Friday, June 26, 2009

The Greatest Stories Ever Told

Why do I read mysteries?

Why not...why wouldn't you...what could be better?

Consider the so-called classics we were expected to read in high school and college. The great literature from the ancient world. Homer. Boewulf. Dickens. Shakespeare.

It's all crime fiction.

And in many cases it's fantasy or science fiction, as well. Supernatural suspense, adventure stories. Thrillers. Call it what you want in this sub-genre obsessed world we live in, but by comparison, the books called literary by the publishing industry today don't pass the test of time. I mean, where is the arc of redemption? The mystery? The plot?

Throw the Bible into the mix if you want even more adventure, blood and glory, heroes and villains, justice and judgment. Some would argue that religion deals with the greatest mystery of all.

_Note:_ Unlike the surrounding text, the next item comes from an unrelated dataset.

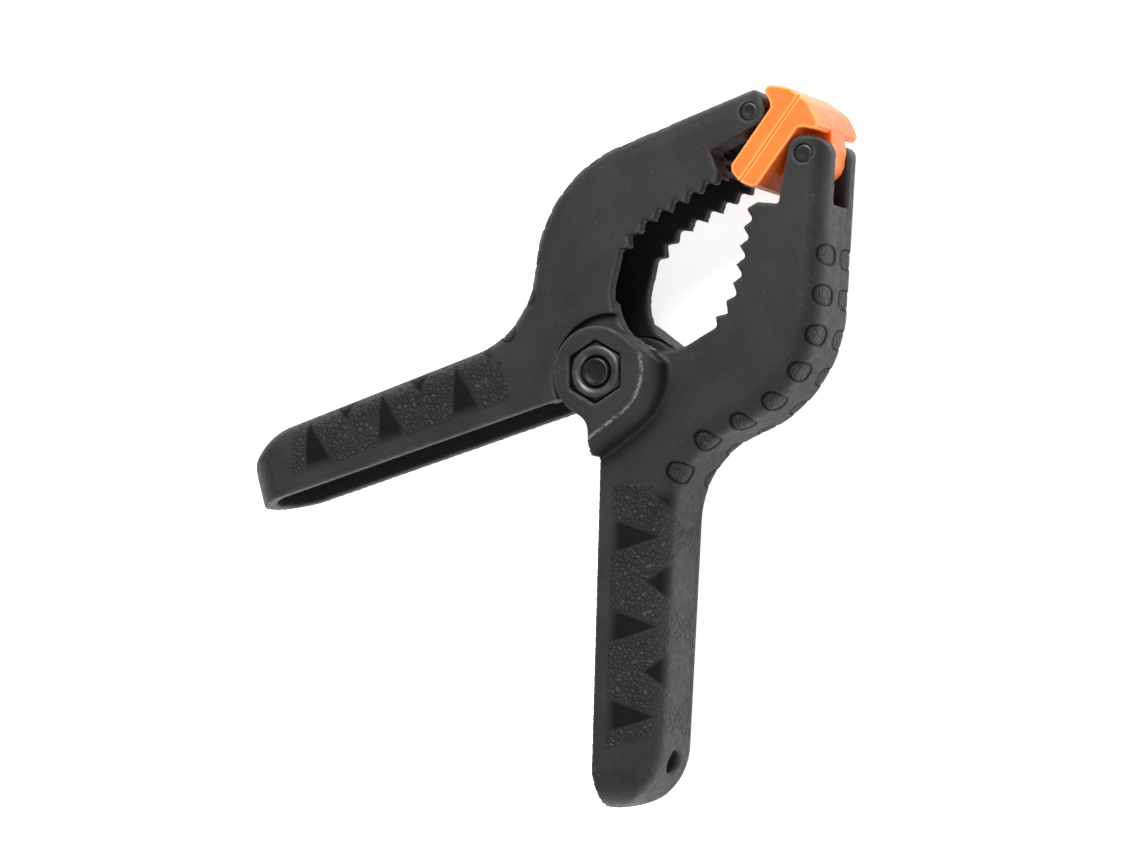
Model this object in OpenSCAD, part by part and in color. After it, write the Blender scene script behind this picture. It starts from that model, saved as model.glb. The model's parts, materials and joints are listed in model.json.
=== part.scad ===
// Hand spring clamp: two identical moulded levers on a pivot bolt, closed by a torsion spring,
// with a swivelling pad on each jaw. It lies on its side: +Z is the pivot axis, +Y runs along
// the closed jaws, and the two halves meet on the plane X = 0.
// The origin is under the middle of the clamp, on the surface that it rests on.

/* [Jaws] */
// Distance from the pivot to the pad pins, along the jaws
reach = 56.3; // [47:0.1:68]
// Distance from the closing plane to a pad pin
pin_offset = 7; // [6.6:0.1:8.4]
// Distance from a pad pin to the outer face of its jaw
pin_to_back = 4.5; // [4.2:0.1:5.4]
// Radius of the rounded tip round each pad pin
tip_r = 3.3; // [3:0.1:3.4]
// Slope of the outer face of a jaw, from the closing plane
jaw_slope = 34.1; // [31:0.1:36]
// Half of the widest breadth over both jaws
belly_x = 31; // [28:0.5:36]
// Radius of the outer bend of a jaw
bend_r = 26; // [22:0.5:30]
// Radius of the round throat between the jaws
throat_r = 11.4; // [10:0.1:12.4]
// Distance from the pivot to the middle of the throat
throat_y = 19.5; // [18.6:0.1:22]

/* [Teeth] */
// Distance from one tooth to the next
tooth_pitch = 3.55; // [3:0.05:4.2]
// Slope of the row of teeth, from the closing plane
tooth_slope = 26.5; // [22:0.5:30]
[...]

Growing up I read anything I could reach on my parents' bookshelves, which included a bit of everything, from historical novels to adventure pulps to science fiction. And like Kelli, comic books were a big influence, especially The Amazing Spider-Man #121.

My reading list is still eclectic, but the books I always come back to are mysteries and thrillers, the type of books that first inspired me to write.

Maybe it's the moral compass in these stories. In a world where justice is rarely done and all too often it's the liars, cheats and bad guys getting their own reality TV show, elected office or corporate buyout, it is cathartic to read a story in which the villain gets his comeuppance. Mysteries have a way of putting ordinary people just like us into extraordinary circumstances that distill life's moral ambiguities into one fateful decision. Perhaps there's nothing politically correct or socially acceptable about pulling the trigger instead of calling the police, but it feels damn good when you do it in the pages of a mystery novel, because for that instant there is no moral ambiguity, only a compass pointing you forward to do the right thing no matter what.

Finally, I have a huge bias towards books that are fun to read. If you're asking me to invest in the first 100 pages of your book because after that it gets really interesting, you're asking too much. If you tell me I'll be glad I read it, but I won't be thrilled while I'm reading it, sell it to someone else. Entertain before you educate, suck me in and then take me for a ride. Help me escape, if only for a few hours. Ask me impossible questions that lead to improbable answers. Take me to another world.

I love mysteries. That's why I read them, and that's why I write them.


Kelli Stanley said...

Wonderful post, Tim!! Spidey 121 is a great issue ... and talk about moral compass, I've always loved "With great power comes great responsibility." :)

Face forward, true believers! ;)



Rebecca Cantrell said...

Thanks for the post, Tim!

Mysteries do show extraordinary moments in ordinary lives, certainly something Spiderman can relate to. And it's much safer watching those moments on the page than living them.